In an ironic twist, it is the Republicans who are insisting that health care stay at the top of the agenda for the coming year.  They may not realize it, but this would be the inevitable result of their strategy to start over with "a blank sheet of paper."

We'd have to get right to writing on that sheet because doing nothing is not an option. This was driven home again, and forcefully, by a study released by the UCLA Center for Health Policy Research that shows that nearly two million Californians lost their insurance in 2008 and 2009. That brings the total number of uninsured in this state alone to 8.2 million people, or nearly 1 in 4 Californians under age 65.
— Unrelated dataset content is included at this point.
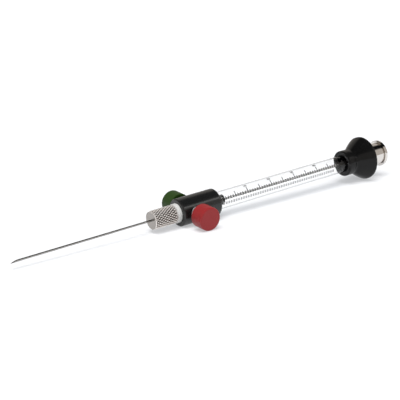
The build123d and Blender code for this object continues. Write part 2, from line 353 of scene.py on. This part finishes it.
needleSteel = steelFinish("needleSteel", {
    "grain": drawnGrain, "grainValues": {"Grain per mm": 14.0, "Length": 0.02}, "edge": 0.05,
    "dark": (0.34, 0.33, 0.32), "light": (0.39, 0.38, 0.37),
    "stain": (0.33, 0.32, 0.31), "worn": (0.45, 0.44, 0.43),
    "smoothest": 0.2, "roughest": 0.26, "smudge": 0.03, "relief": 0.12})
nutSteel = steelFinish("nutSteel", {
    "grain": latheLines, "grainValues": {"Lines per mm": 9.0, "Waver": 0.1}, "edge": 0.1, "metal": 0.55,
    "dark": (0.74, 0.695, 0.66), "light": (0.86, 0.81, 0.77),
    "stain": (0.64, 0.59, 0.55), "worn": (0.95, 0.93, 0.9),
    "smoothest": 0.07, "roughest": 0.14, "smudge": 0.05, "relief": 0.2})
# painted shade: a darker copy of the nut's steel for the knurl's grooves
nutGrooveShade = steelFinish("nutGrooveShade", {
    "grain": latheLines, "grainValues": {"Lines per mm": 9.0, "Waver": 0.1}, "edge": 0.1,
    "dark": (0.13, 0.11, 0.10), "light": (0.20, 0.175, 0.16),
    "stain": (0.1, 0.09, 0.08), "worn": (0.24, 0.22, 0.2),
    "smoothest": 0.25, "roughest": 0.4, "smudge": 0.05, "relief": 0.3})
# painted shade: a darker copy of the nut's steel for its front face
nutFrontShade = steelFinish("nutFrontShade", {
    "grain": latheLines, "grainValues": {"Lines per mm": 7.0, "Waver": 0.1}, "edge": 0.1,
    "dark": (0.33, 0.305, 0.285), "light": (0.40, 0.375, 0.35),
    "stain": (0.29, 0.265, 0.24), "worn": (0.7, 0.66, 0.6),
    "smoothest": 0.24, "roughest": 0.34, "smudge": 0.05, "relief": 0.5})
fittingSteel = steelFinish("fittingSteel", {
    "grain": latheLines, "grainValues": {"Lines per mm": 6.0}, "edge": 0.08,
    "dark": (0.5, 0.49, 0.48), "light": (0.64, 0.63, 0.62),
    "stain": (0.45, 0.42, 0.4), "worn": (0.8, 0.79, 0.78),
    "smoothest": 0.28, "roughest": 0.42, "smudge": 0.06, "relief": 0.4})
rodSteel = steelFinish("rodSteel", {
    "grain": drawnGrain, "grainValues": {"Grain per mm": 10.0, "Length": 0.03}, "edge": 0.08,
    "dark": (0.40, 0.395, 0.39), "light": (0.46, 0.455, 0.45),
    "stain": (0.38, 0.37, 0.36), "worn": (0.5, 0.5, 0.5),
    "smoothest": 0.22, "roughest": 0.34, "smudge": 0.05, "relief": 0.2})
knobSteel = steelFinish("knobSteel", {
    "grain": latheLines, "grainValues": {"Lines per mm": 5.0, "Waver": 0.05},
    "edge": 0.12, "marksPerMm": 0.25,
    "dark": (0.66, 0.63, 0.6), "light": (0.76, 0.73, 0.7),
    "stain": (0.55, 0.5, 0.46), "worn": (0.92, 0.9, 0.88),
    "smoothest": 0.03, "roughest": 0.07, "smudge": 0.03, "relief": 0.05})
blackBody = plasticFinish("blackBody", {
    "shine": 0.5, "peel": 3.0, "edge": 0.2, "wear": 0.15,
    "dark": (0.0065, 0.007, 0.007), "light": (0.009, 0.0095, 0.0095),
    "stain": (0.010, 0.010, 0.010), "worn": (0.03, 0.03, 0.03),
    "smoothest": 0.2, "roughest": 0.27, "relief": 0.2})
blackFlange = plasticFinish("blackFlange", {
    "shine": 0.22, "peel": 1.8, "edge": 0.2, "wear": 0.15,
    "dark": (0.003, 0.003, 0.003), "light": (0.005, 0.005, 0.005),
    "stain": (0.009, 0.009, 0.009), "worn": (0.03, 0.03, 0.03),
    "smoothest": 0.15, "roughest": 0.21, "relief": 0.2})
blackPlug = plasticFinish("blackPlug", {
    "shine": 0.3, "peel": 3.0, "edge": 0.1, "wear": 0.1,
    "dark": (0.003, 0.003, 0.003), "light": (0.005, 0.005, 0.005),
    "stain": (0.008, 0.008, 0.008), "worn": (0.04, 0.04, 0.04),
    "smoothest": 0.4, "roughest": 0.55, "relief": 0.2})
redPlastic = plasticFinish("redPlastic", {
    "shine": 0.4, "peel": 2.2, "edge": 0.35, "wear": 0.3,
    "dark": (0.225, 0.0095, 0.011), "light": (0.26, 0.013, 0.015),
    "stain": (0.15, 0.012, 0.012), "worn": (0.26, 0.05, 0.05),
    "smoothest": 0.42, "roughest": 0.58, "relief": 0.4})
greenPlastic = plasticFinish("greenPlastic", {
    "shine": 0.28, "peel": 2.2, "edge": 0.35, "wear": 0.3,
    "dark": (0.013, 0.037, 0.003), "light": (0.018, 0.046, 0.005),
    "stain": (0.010, 0.026, 0.004), "worn": (0.06, 0.12, 0.03),
    "smoothest": 0.42, "roughest": 0.58, "relief": 0.4})
whitePlastic = plasticFinish("whitePlastic", {
    "shine": 0.4, "peel": 2.5, "edge": 0.15, "wear": 0.2,
    "dark": (0.50, 0.50, 0.485), "light": (0.57, 0.57, 0.56),
    "stain": (0.44, 0.43, 0.40), "worn": (0.64, 0.64, 0.63),
    "smoothest": 0.4, "roughest": 0.55, "relief": 0.3})
whiteSeal = plasticFinish("whiteSeal", {
    "shine": 0.35, "peel": 3.5, "edge": 0.1, "wear": 0.1,
    "dark": (0.82, 0.82, 0.8), "light": (0.88, 0.88, 0.87),
    "stain": (0.7, 0.69, 0.66), "worn": (0.9, 0.9, 0.9),
    "smoothest": 0.45, "roughest": 0.6, "relief": 0.2})
blackRubber = plasticFinish("blackRubber", {
    "shine": 0.25, "peel": 4.0, "edge": 0.1, "wear": 0.1,
    "dark": (0.012, 0.012, 0.012), "light": (0.02, 0.02, 0.02),
    "stain": (0.03, 0.03, 0.03), "worn": (0.05, 0.05, 0.05),
    "smoothest": 0.65, "roughest": 0.8, "relief": 0.4})


glassLook = {
    "bend": 1.02,                      # nearly none, so that what lies behind shows straight
    "polish": 1.45,                    # the clear coat gives the gloss
    "coatRoughness": 0.02,
    "tint": (0.985, 0.995, 0.99),
    "tintShare": 0.5,
    "marksPerMm": 0.12,
    "clean": 0.0,                      # roughness where clean
    "smeared": 0.04,                   # and under a finger mark
    "rim": (0.16, 0.18, 0.20),         # painted shade: the dark outline that the round glass shows along its edges
    "rimFrom": 0.5,
    "rimBlend": 0.5,
    "shade": (0.55, 0.57, 0.59),       # light let through to the floor
}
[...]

For the most part, these newly-uninsured are not people who dropped their individual market coverage because they decided it had become unaffordable. Rather, they are people who lost their jobs during the recession.  An article in the Los Angeles Times relates one such story:

Bruce Kuhlmann of Santa Rosa was laid off in December 2008 from his job as a technology sales executive in Northern California. He has depleted much of his retirement savings to pay for care since he was diagnosed with cancer last month.  The father of three, including two college-age children, has found it difficult to buy insurance on the individual market.  Kuhlmann, 58, worries about affording an operation that he believes will cost about $30,000.  "I've spent a fortune of my own money," Kuhlmann said in a phone interview as he prepared to undergo a medical procedure at Santa Rosa Memorial Hospital. "I have a house mortgage. It's hard to get a job because I don't feel so good. Everything is negative."

The problem of uninsured people and unaffordable care is real, and it is not going away for all of our earnest wishing or opportunistic political rhetoric.  To paraphrase Mitch McConnell's assessment, the only thing that would be bipartisan about a new health care effort would be the opposition to it.  

We are all ready to be done with the passage of health care reform. Hopefully, studies like this one will provide the final momentum needed to finish the job so that we can move on to something relatively easy in comparison ... like regulating the financial industry.